I wouldn't phone them and say, you guys hurt me.
You guys did mean things to me, right?
That wouldn't really make any sense.
They're not trying to hurt me. I just got hurt because of my own sort of family history and things that were evoked from within the movie, right?
That sort of... So, just that you're hurt doesn't mean that the other person is doing something to hurt you in any way, shape or form.
It could be around history and you have to be aware of that.
You did this and I was hurt, right?
Not, I got hurt because you did this.
That has yet to be established.
But you did this and then I was hurt.
That is a statement of honesty and a statement of integrity That can't be opposed, right?
If someone says, you bastard to me, and I say, you said this to me, and it made me angry, right?

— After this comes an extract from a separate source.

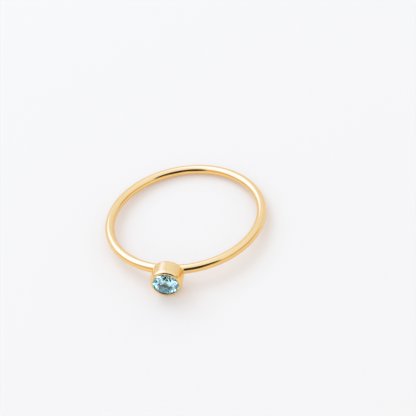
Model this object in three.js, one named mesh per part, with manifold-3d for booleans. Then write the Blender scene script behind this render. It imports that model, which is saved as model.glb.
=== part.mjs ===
// Stackable ring: a round wire band that carries one small faceted stone in a cup.
// Millimetres, +Z up. The ring lies on its side as it rests by itself, with the cup
// towards -Y. The origin is on the surface it lies on, under the middle of its outline.
import * as THREE from 'three';
import { ConvexGeometry } from 'three/addons/geometries/ConvexGeometry.js';
import { mergeVertices } from 'three/addons/utils/BufferGeometryUtils.js';
import Module from 'manifold-3d';

const wasm = await Module();
wasm.setup();

// Driving sizes of the band
const fingerDia = 17.3; // across the hole for the finger
const wireDia = 1.15; // round wire of the band

// Driving sizes of the stone
const stoneDia = 3.3; // across the girdle, its widest edge
const tableDia = 1.85; // across the corners of the flat top
const girdleHeight = 0.06; // the thin upright edge
const crownAngle = THREE.MathUtils.degToRad(34.5); // main facets above the girdle
const pavilionAngle = THREE.MathUtils.degToRad(40.8); // main facets below the girdle
const starShare = 0.5; // star facets reach this far from table to girdle
const lowerShare = 0.8; // lower facets reach this far from girdle to tip
const mainFacets = 8; // main facets around the crown, and around the pavilion

// Driving sizes of the cup
const stoneGap = 0.03; // between the stone and the cup all round
const tipGap = 0.15; // between the stone's tip and the cup's floor
const cupWall = 0.22; // wall beside the girdle
const cupFloor = 0.3; // thickness of the closed back
const seatWidth = 0.35; // ledge under the stone's edge
const lipCover = 0.1; // how far the lip reaches in over the stone
const lipRise = 0.26; // top of the lip above the girdle
const lipRound = 0.2; // rounding of the lip's outer edge
const mouthRound = 0.05; // rounding of the lip's inner edge
const backRound = 0.25; // rounding of the back edge

// How the cup sits on the band
const cupBite = 0.1; // how deep the wire is let into the cup's back
const cupTurn = THREE.MathUtils.degToRad(3); // the cup looks this far aside, as soldered
const solderDia = 1.9; // solder on the cup's back, across
const solderSlope = THREE.MathUtils.degToRad(45); // it narrows towards the wire at this angle

// Fineness of the round forms
const bandSteps = 120;
const wireSteps = 20;
const cupSteps = 60;
const solderSteps = 24;
const roundSteps = 4;

// Sizes that follow from the driving ones
const wireRadius = wireDia / 2;
const bandRadius = fingerDia / 2 + wireRadius; // to the middle of the wire
const girdleRadius = stoneDia / 2;
const tableRadius = tableDia / 2;
const facetTurn = (2 * Math.PI) / mainFacets;
const halfTurn = facetTurn / 2;
const crownHeight = (girdleRadius - tableRadius) * Math.tan(crownAngle);
const pavilionDepth = girdleRadius * Math.tan(pavilionAngle);

// Star points lie where two neighbouring main facets of the crown meet
const tableEdge = tableRadius * Math.cos(halfTurn);
const starRadius = tableEdge + (girdleRadius - tableEdge) * starShare;
const starRise = (girdleRadius - starRadius * Math.cos(halfTurn)) * Math.tan(crownAngle);

// Lower points lie where two neighbouring main facets of the pavilion meet
const lowerRadius = girdleRadius * (1 - lowerShare);
const lowerDrop = (girdleRadius - lowerRadius * Math.cos(halfTurn)) * Math.tan(pavilionAngle);

// Heights in the cup, measured outwards from its back
const girdleLow = cupFloor + tipGap + pavilionDepth;
const girdleTop = girdleLow + girdleHeight;
const cupDepth = girdleTop + lipRise;
const pocketRadius = girdleRadius + stoneGap;
const cupRadius = pocketRadius + cupWall;
const mouthRadius = girdleRadius - lipCover;
const cupBack = bandRadius + wireRadius - cupBite; // from the ring's middle to the cup's back

// Points of an arc, angles in radians from the first axis of the profile
function arc(across, along, radius, from, to) {
  const points = [];
  for (let step = 0; step <= roundSteps; step += 1) {
    const angle = from + ((to - from) * step) / roundSteps;
    points.push(new THREE.Vector2(across + radius * Math.cos(angle), along + radius * Math.sin(angle)));
  }
  return points;
}

// A closed geometry as a solid, with shared vertices merged and flat triangles dropped
function solidFrom(geometry) {
  const bare = geometry.clone();
  bare.deleteAttribute('normal');
  bare.deleteAttribute('uv');
  const merged = mergeVertices(bare, 1e-5);
  const corners = merged.getIndex().array;
  const kept = [];
  for (let i = 0; i < corners.length; i += 3) {
    const [a, b, c] = [corners[i], corners[i + 1], corners[i + 2]];
    if (a !== b && b !== c && c !== a) {
      kept.push(a, b, c);
    }
  }
  return new wasm.Manifold(new wasm.Mesh({
    numProp: 3,
    vertProperties: new Float32Array(merged.getAttribute('position').array),
    triVerts: new Uint32Array(kept),
  }));
}

// A solid as a geometry with flat shading normals
function geometryFrom(solid) {
  const mesh = solid.getMesh();
  const indexed = new THREE.BufferGeometry();
  indexed.setAttribute('position', new THREE.BufferAttribute(mesh.vertProperties, 3));
  indexed.setIndex(new THREE.BufferAttribute(mesh.triVerts, 1));
  const flat = indexed.toNonIndexed();
  flat.computeVertexNormals();
  return flat;
}

// The cup and the stone are turned shapes about their own +Y, which points out of the mouth.
// This matrix carries them onto the band, at -Y of the ring and turned a little aside.
const setting = new THREE.Group();
setting.position.y = -cupBack;
setting.rotation.order = 'ZYX';
setting.rotation.x = Math.PI;
setting.rotation.z = cupTurn;
setting.updateMatrix();

// Round wire, a full circle in the ring's plane
function makeBand() {
  return new THREE.TorusGeometry(bandRadius, wireRadius, wireSteps, bandSteps);
}

// Cup with closed back, ledge under the stone and lip over its edge
function makeCup() {
  const crownSlope = starRise / (girdleRadius - starRadius);
  const pocketTop = girdleTop + stoneGap;
  const pocketLow = girdleLow - stoneGap;
  const lipUnder = pocketTop + (pocketRadius - mouthRadius) * crownSlope;
  const seatRadius = pocketRadius - seatWidth;
  const seatLow = pocketLow - seatWidth * Math.tan(pavilionAngle);
  const quarter = Math.PI / 2;
  const profile = [
    new THREE.Vector2(0, 0),
    ...arc(cupRadius - backRound, backRound, backRound, -quarter, 0),
    ...arc(cupRadius - lipRound, cupDepth - lipRound, lipRound, 0, quarter),
    ...arc(mouthRadius + mouthRound, cupDepth - mouthRound, mouthRound, quarter, 2 * quarter),
    new THREE.Vector2(mouthRadius, lipUnder),
    new THREE.Vector2(pocketRadius, pocketTop),
    new THREE.Vector2(pocketRadius, pocketLow),
    new THREE.Vector2(seatRadius, seatLow),
    new THREE.Vector2(seatRadius, cupFloor),
    new THREE.Vector2(0, cupFloor),
  ];
  return new THREE.LatheGeometry(profile, cupSteps).applyMatrix4(setting.matrix);
}

// Solder: a short cone from the middle of the wire into the floor of the cup
function makeSolder() {
  const inFloor = cupFloor / 2;
  const inWire = cupBack - bandRadius;
  const wide = solderDia / 2 + inFloor * Math.tan(solderSlope);
  const narrow = solderDia / 2 - inWire * Math.tan(solderSlope);
  const cone = new THREE.CylinderGeometry(wide, narrow, inFloor + inWire, solderSteps);
  cone.translate(0, (inFloor - inWire) / 2, 0);
  return cone.applyMatrix4(setting.matrix);
}

// Round brilliant: the hull of its facets' corners
function makeStone() {
  const around = (angle, radius, height) =>
    new THREE.Vector3(radius * Math.sin(angle), height, radius * Math.cos(angle));
  const corners = [around(0, 0, girdleLow - pavilionDepth)];
  for (let fold = 0; fold < mainFacets; fold += 1) {
    const main = fold * facetTurn;
    const between = main + halfTurn;
    corners.push(around(main, tableRadius, girdleTop + crownHeight));
    corners.push(around(between, starRadius, girdleTop + starRise));
    for (const angle of [main, between]) {
      corners.push(around(angle, girdleRadius, girdleTop));
      corners.push(around(angle, girdleRadius, girdleLow));
    }
    corners.push(around(between, lowerRadius, girdleLow - lowerDrop));
  }
  return new ConvexGeometry(corners);
}

const gold = new THREE.MeshStandardMaterial({ color: 0xe6c48f, roughness: 0.16, metalness: 1 });
const aqua = new THREE.MeshStandardMaterial({ color: 0x9fd0dc, roughness: 0.04, metalness: 0 });

const metal = solidFrom(makeBand()).add(solidFrom(makeCup())).add(solidFrom(makeSolder()));
const bandAndCup = new THREE.Mesh(geometryFrom(metal), gold);
bandAndCup.name = 'band_and_cup';

const stone = new THREE.Mesh(makeStone(), aqua);
stone.name = 'stone';
setting.add(stone);

// On its side the ring touches down with the far side of the wire and the cup's back edge,
// so its plane rises towards the cup. The tilt is that of the line that touches both rounds.
const touchAlong = cupBack + backRound + bandRadius;
const touchDown = cupRadius - backRound;
const restTilt = Math.atan2(touchDown, touchAlong)
  + Math.asin((backRound - wireRadius) / Math.hypot(touchAlong, touchDown));

const ring = new THREE.Group();
ring.add(bandAndCup, setting);
ring.rotation.x = -restTilt;

const part = new THREE.Group();
part.add(ring);

// Stand the ring on the surface, with the middle of its outline over the origin
const extent = new THREE.Box3().setFromObject(part, true);
ring.position.x = -(extent.min.x + extent.max.x) / 2;
ring.position.y = -(extent.min.y + extent.max.y) / 2;
ring.position.z = -extent.min.z;

export default part;
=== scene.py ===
import math

import bpy
import numpy as np
from mathutils import Matrix, Vector


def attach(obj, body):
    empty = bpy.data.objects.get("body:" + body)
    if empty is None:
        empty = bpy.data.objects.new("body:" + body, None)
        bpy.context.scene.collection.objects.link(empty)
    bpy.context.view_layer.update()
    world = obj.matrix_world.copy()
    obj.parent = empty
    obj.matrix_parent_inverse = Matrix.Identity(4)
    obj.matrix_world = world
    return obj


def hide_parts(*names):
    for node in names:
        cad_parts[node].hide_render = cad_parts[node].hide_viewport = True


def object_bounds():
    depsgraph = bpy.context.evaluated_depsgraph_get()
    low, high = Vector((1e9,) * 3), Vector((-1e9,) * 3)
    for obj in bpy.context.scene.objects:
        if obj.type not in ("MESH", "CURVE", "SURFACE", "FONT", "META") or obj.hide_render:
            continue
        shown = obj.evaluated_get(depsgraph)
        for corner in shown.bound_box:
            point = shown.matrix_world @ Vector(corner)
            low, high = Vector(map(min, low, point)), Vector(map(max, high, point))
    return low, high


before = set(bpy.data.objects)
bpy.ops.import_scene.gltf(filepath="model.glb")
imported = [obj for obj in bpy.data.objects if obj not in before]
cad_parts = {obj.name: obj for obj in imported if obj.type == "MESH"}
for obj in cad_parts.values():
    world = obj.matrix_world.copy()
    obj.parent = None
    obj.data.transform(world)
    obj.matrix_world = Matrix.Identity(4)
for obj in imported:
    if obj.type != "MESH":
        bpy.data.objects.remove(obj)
cadLow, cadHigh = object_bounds()
print("frame loaded:", sorted(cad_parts))

mm = 0.001  # every object is in metres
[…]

Only a crazy person is going to say, well, I never said it, right?
If you can get involved, just don't talk to people like that, right?
They're just really destructive.
So the person can say, yes, I said that, and then you got angry.
Those two things are facts, right?
Nobody can tell you that you didn't get angry, right?
I mean, hopefully you're not lying about it, trying to manipulate them, but if you say to someone, you said X and I got angry, Those two things are facts, and nobody can tell you that that's not the case.
Now, you need to be curious about what's going on and what's happening, but you need to stick with the facts of what happened.
It's that Joe Friday from Homicide thing, just the facts.
Let's start with the facts. Once you're grounded in the facts, you can go a heck of a lot further towards resolving conflict.
So, helping people to understand your position, helping people to understand that your motives and their motives account for nothing, and also that you need to stick just with the facts can be a long way towards Dealing with conflict resolution, and we will talk more about this this afternoon.